Penguin Books. Orange Series Paper. [Read|Skim|Toss] [Buy|Borrow]

“The Fall of Hong Kong”


Another great find from the used bookstore. The Fall of Hong Kong has been out-of-print and I have never set my eyes on a copy—until today. On December 8th, 1941, Japan launched an all out offensive against Hong Kong. On Christmas Day—just seventeen days later—the Colony was surrendered. This is the story of those seventeen days. It is the long, true, and terrible story of a battle and of the men who fought it: British, Indian, and Canadian soldiers; sailors and airmen; civilians of many different nationalities. These are the people who, with sudden and violent unexpectedness, were jolted from security into a maelstrom of savagery.
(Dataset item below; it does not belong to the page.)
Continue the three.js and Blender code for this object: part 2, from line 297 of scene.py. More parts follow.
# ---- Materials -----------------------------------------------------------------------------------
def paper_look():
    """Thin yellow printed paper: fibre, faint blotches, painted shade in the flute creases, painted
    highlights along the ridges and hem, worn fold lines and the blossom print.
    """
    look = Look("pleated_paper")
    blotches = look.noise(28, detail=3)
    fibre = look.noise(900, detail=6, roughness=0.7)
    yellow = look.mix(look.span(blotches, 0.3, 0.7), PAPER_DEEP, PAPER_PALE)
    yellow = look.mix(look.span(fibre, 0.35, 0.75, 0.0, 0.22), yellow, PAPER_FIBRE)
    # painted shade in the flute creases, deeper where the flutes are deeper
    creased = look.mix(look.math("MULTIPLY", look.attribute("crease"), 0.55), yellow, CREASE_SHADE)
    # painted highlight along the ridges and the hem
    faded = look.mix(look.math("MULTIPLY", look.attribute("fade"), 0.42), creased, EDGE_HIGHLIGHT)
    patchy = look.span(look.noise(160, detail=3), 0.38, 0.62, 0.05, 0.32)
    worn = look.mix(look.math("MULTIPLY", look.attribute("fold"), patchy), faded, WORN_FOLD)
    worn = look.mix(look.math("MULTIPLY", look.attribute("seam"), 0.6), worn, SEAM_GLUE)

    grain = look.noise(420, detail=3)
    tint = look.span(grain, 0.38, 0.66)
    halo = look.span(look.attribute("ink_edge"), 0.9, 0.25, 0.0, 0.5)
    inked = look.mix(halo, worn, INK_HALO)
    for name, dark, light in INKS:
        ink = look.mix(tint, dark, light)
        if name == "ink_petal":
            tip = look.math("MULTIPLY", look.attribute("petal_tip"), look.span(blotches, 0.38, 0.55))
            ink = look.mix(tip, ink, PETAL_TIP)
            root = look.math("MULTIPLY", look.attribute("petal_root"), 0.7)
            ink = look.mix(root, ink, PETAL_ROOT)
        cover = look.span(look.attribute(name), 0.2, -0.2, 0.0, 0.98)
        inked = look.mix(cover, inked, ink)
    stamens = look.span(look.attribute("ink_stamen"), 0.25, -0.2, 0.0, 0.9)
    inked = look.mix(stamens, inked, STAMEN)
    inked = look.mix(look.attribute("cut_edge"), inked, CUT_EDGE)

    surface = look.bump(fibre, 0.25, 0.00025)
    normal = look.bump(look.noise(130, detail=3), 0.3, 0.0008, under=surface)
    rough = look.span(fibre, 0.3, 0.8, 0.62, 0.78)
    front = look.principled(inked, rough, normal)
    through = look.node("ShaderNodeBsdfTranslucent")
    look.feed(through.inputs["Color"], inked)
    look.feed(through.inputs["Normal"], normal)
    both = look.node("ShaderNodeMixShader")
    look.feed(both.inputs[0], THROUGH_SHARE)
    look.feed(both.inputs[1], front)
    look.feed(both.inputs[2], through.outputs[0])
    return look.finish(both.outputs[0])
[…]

In face of the recent China’s “celebration of victory over Sino-Japanese War”, this book is a timely slap in the face to the Communist Party, which hardly played a role in liberating Hong Kong.

[765] A Short History of the World – H. G. Wells

“From the sixteenth century onward the history of mankind is a story of political and social institutions becoming more and more plainly misfits, less comfortable and more vexatious, and of the reluctant realization of the need for a conscious and deliberate reconstruction of the whole scheme of human societies in the face of needs and possibles new to all the former experiences of life.” (Ch.52, p.250)
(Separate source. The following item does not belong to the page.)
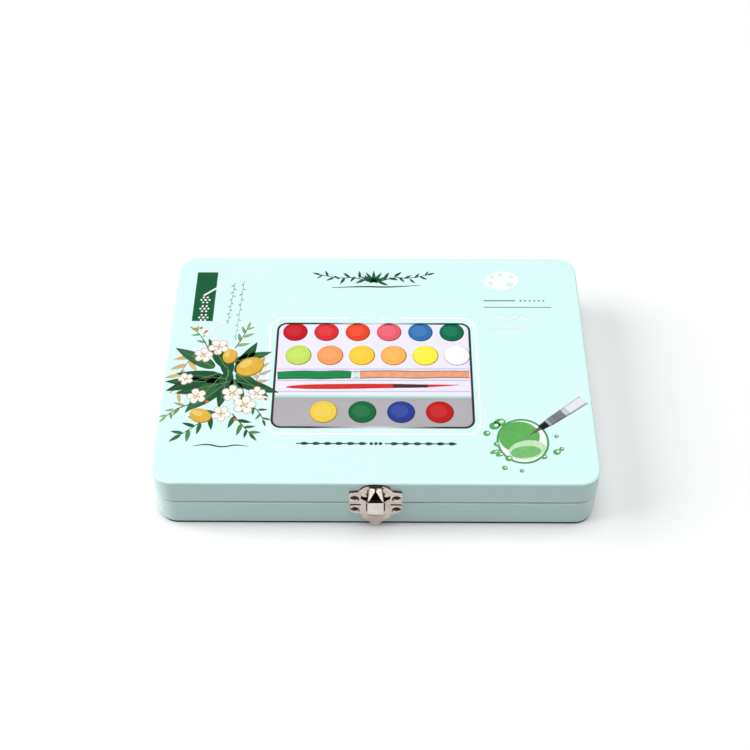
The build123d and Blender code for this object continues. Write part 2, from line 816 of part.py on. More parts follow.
def hinge_leaf_set(up, knuckle_spans):
    """Two hinge leaves with their knuckles: up is 1 for the lid's leaves and -1 for the base's."""
    leaf_edge = seam_z + up * (hinge_knuckle_radius + hinge_wall_gap)
    leaf_middle = leaf_edge + up * hinge_leaf_height / 2
    with BuildPart() as leaves:
        for side in (-1, 1):
            with BuildSketch(Plane((side * hinge_offset, half_depth, leaf_middle), (1, 0, 0), (0, 1, 0))):
                RectangleRounded(2 * hinge_half_width, hinge_leaf_height, hinge_leaf_round)
            extrude(amount=hinge_leaf)
            for start, end in knuckle_spans:
                with BuildSketch(Plane.YZ.offset(side * hinge_offset + start)):
                    with Locations((hinge_y, seam_z)):
                        Circle(hinge_knuckle_radius)
                    with BuildLine():
                        Polyline(
                            (half_depth, leaf_edge + up * hinge_leaf_round),
                            (half_depth + hinge_leaf, leaf_edge + up * hinge_leaf_round),
                            (half_depth + hinge_leaf, seam_z + up * hinge_knuckle_radius),
                            (hinge_y, seam_z + up * hinge_knuckle_radius),
                            (hinge_y, seam_z + up * (hinge_knuckle_radius - hinge_leaf)),
                            (half_depth, seam_z + up * (hinge_knuckle_radius - hinge_leaf)),
                            close=True,
                        )
                    make_face()
                    with Locations((hinge_y, seam_z)):
                        Circle(hinge_pin_radius + pin_fit, mode=Mode.SUBTRACT)
                extrude(amount=end - start)
        places = hinge_lid_rivets_at if up > 0 else hinge_base_rivets_at
        add(rivet_holes(places, 1), mode=Mode.SUBTRACT)
    return leaves.part


middle_knuckle = [(-hinge_knuckle_half, hinge_knuckle_half)]
outer_knuckles = [
    (-hinge_half_width, -hinge_knuckle_half - hinge_knuckle_gap),
    (hinge_knuckle_half + hinge_knuckle_gap, hinge_half_width),
]
with BuildPart() as hinge_lid_leaves:
    add(hinge_leaf_set(1, middle_knuckle))
hinge_lid_leaves.part.label = "hinge_lid_leaves"
export_step(hinge_lid_leaves.part, "parts/hinge_lid_leaves.step")

with BuildPart() as hinge_base_leaves:
    add(hinge_leaf_set(-1, outer_knuckles))
hinge_base_leaves.part.label = "hinge_base_leaves"
export_step(hinge_base_leaves.part, "parts/hinge_base_leaves.step")

with BuildPart() as hinge_pins:
    for side in (-1, 1):
        with BuildSketch(Plane.YZ.offset(side * hinge_offset)):
            with Locations((hinge_y, seam_z)):
                Circle(hinge_pin_radius)
        extrude(amount=hinge_half_width + hinge_pin_overhang, both=True)
hinge_pins.part.label = "hinge_pins"
export_step(hinge_pins.part, "parts/hinge_pins.step")

with BuildPart() as hinge_lid_rivets:
    for x, z in hinge_lid_rivets_at:
        add(rivet(x, z, 1, hinge_leaf, hinge_rivet_head, hinge_rivet_dome))
hinge_lid_rivets.part.label = "hinge_lid_rivets"
export_step(hinge_lid_rivets.part, "parts/hinge_lid_rivets.step")

with BuildPart() as hinge_base_rivets:
    for x, z in hinge_base_rivets_at:
        add(rivet(x, z, 1, hinge_leaf, hinge_rivet_head, hinge_rivet_dome))
hinge_base_rivets.part.label = "hinge_base_rivets"
export_step(hinge_base_rivets.part, "parts/hinge_base_rivets.step")

print("case", tin_width, tin_depth, round(tin_height, 2), "hinge axis", round(hinge_y, 3), round(seam_z, 3))
print("hasp axis", round(-half_depth - pin_stand, 3), pin_z)
print("well floor", round(well_floor, 3), "deck", round(deck_top, 3), "palette", round(palette_bottom, 3))
print("cake pitch", round(cake_pitch_x, 3), round(cake_pitch_y, 3), "first cake", cake_places[0])
print("tools from", round(tool_x, 3), "pencil", round(pencil_y, 3), "brush", round(brush_y, 3))
print("sponge", round(sponge_x, 3), round(sponge_y, 3), "is", round(sponge_length, 3), "long")
print("mixing wells", round(mixing_length, 3), round(mixing_width, 3))
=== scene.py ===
# %% [markdown]
# # A watercolour paint tin
# A flat pressed steel tin, enamelled mint green, with a nickel catch in front and two hinges at the back. Its
# solids come packed from CAD, in metres, with +Z up and the catch towards -Y. This file dresses them.
# Each step below says what a piece is on the real tin, how it could be made, and why it is made this way.

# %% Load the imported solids
import json
import math
import random

import bmesh
import bpy
from mathutils import Euler, Matrix, Vector


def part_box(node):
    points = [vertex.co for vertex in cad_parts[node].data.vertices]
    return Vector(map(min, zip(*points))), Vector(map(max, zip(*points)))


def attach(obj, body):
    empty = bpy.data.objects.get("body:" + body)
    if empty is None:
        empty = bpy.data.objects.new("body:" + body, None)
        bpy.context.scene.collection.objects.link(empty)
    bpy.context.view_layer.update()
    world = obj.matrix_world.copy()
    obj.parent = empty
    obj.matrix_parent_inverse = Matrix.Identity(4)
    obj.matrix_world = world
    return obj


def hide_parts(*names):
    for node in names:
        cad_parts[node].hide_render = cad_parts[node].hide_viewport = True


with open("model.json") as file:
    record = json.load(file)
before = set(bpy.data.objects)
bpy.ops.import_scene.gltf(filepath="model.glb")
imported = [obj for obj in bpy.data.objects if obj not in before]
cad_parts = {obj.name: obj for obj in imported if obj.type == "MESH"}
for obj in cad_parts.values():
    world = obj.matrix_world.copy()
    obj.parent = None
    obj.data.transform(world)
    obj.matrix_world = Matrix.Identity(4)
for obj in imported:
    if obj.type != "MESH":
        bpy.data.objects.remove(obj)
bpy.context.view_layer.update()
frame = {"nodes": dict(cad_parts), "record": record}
mm = 0.001
scene = bpy.context.scene

# %% [markdown]
# ## The camera
# The photograph looks down on the tin from the front, from about three tin widths away. A camera could be
# placed by eye, but its place was worked out from the edges of the tin in the photograph instead, so that
# the model's edges fall within about a pixel of theirs.

# %% Camera
eye = (0.00378, -0.46586, 0.57796)
look_down, look_aside, tilt = 49.87, 0.57, -0.24
camera_data = bpy.data.cameras.new("camera")
camera_data.sensor_width = 36
camera_data.lens = 62.875
camera = bpy.data.objects.new("camera", camera_data)
scene.collection.objects.link(camera)
camera.location = eye
aim = Euler((math.radians(90 - look_down), 0, math.radians(look_aside))).to_matrix()
camera.rotation_euler = (aim @ Matrix.Rotation(math.radians(tilt), 3, "Z")).to_euler()
scene.camera = camera
scene.view_settings.view_transform = "Standard"
print("camera at", [round(value, 3) for value in camera.location])

# %% [markdown]
# ## Helpers for shader nodes
# A material is a small graph of nodes. Building one takes the same few calls each time, so they are kept in
# short functions. One fills the inputs of a node and one adds a node. The next add what nearly every finish
# here is made of: clouds of noise, a value stretched to another range, a blend of two colours, bumps, and a
# band of colour. The last starts a material that knows where on its piece it is, so its pattern moves along.


# %% Node helpers
def feed(target, **values):
    """Fills inputs, named as in in_Scale or in_1. A node, or one output of a node, is joined to the input."""
    for name, value in values.items():
        key = name[3:]
        socket = target.inputs[int(key) if key.isdigit() else key.replace("_", " ")]
        if isinstance(value, bpy.types.Node):
            value = value.outputs[0]
        if isinstance(value, bpy.types.NodeSocket):
            target.id_data.links.new(value, socket)
        else:
            socket.default_value = value


def node(tree, kind, **values):
    """Adds a node. Names that start with in_ are its inputs, and all others are its properties."""
    made = tree.nodes.new("ShaderNode" + kind)
    for name, value in values.items():
        if name.startswith("in_"):
            feed(made, **{name: value})
        else:
            setattr(made, name, value)
    return made


def noise(where, scale, detail, **values):
    """Grey clouds in space."""
    return node(where.id_data, "TexNoise", in_Vector=where, in_Scale=scale, in_Detail=detail, **values)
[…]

First published in 1922, crammed into just under 350 pages, in highly lurid and readble prose, is the history of the origins of the world millions of years ago until the outcome of the First World War. The book is impressive in its scope and groundbreaking in its approach. It’s the first book of its kind to try and narrate the entirety of the planet’s history on an evolutionary, sociological, and anthropological basis.

Although it’s a period piece, somewhat outdated, Wells gives us a survey of how the world, or more aptly, its political organization comes to be such today. It is free from the certainties of opinion held in Edwardian England. It is not Euro-centric, only focusing on the significant role Europe and its empires over the centuries plays in the development of human beings.

Wells’ history doesn’t focus on the actions of great men. His history is narrative, a sequencing of events that occasionally stops to discuss issues or matters that stand out to him as significant. He is good at giving reader a panoramic view of events happening concurrently over different parts of the world in the same period. Wells presents history without any attempt to place it into a politicized framework. Nor does he discriminate any race. In elegant prose he describes the Aryans, the Egyptians, the Greeks, the Persians, the Romans—all flourished remarkably up to the 4th century AD but they declined for some centuries, until Western Europe started off again. In the interim, after the fall of the Roman Empire, the rise of papal imperial power, the Great Schism of the Church, the Semites and the Mongols had dominated most of the Eurasian landmass.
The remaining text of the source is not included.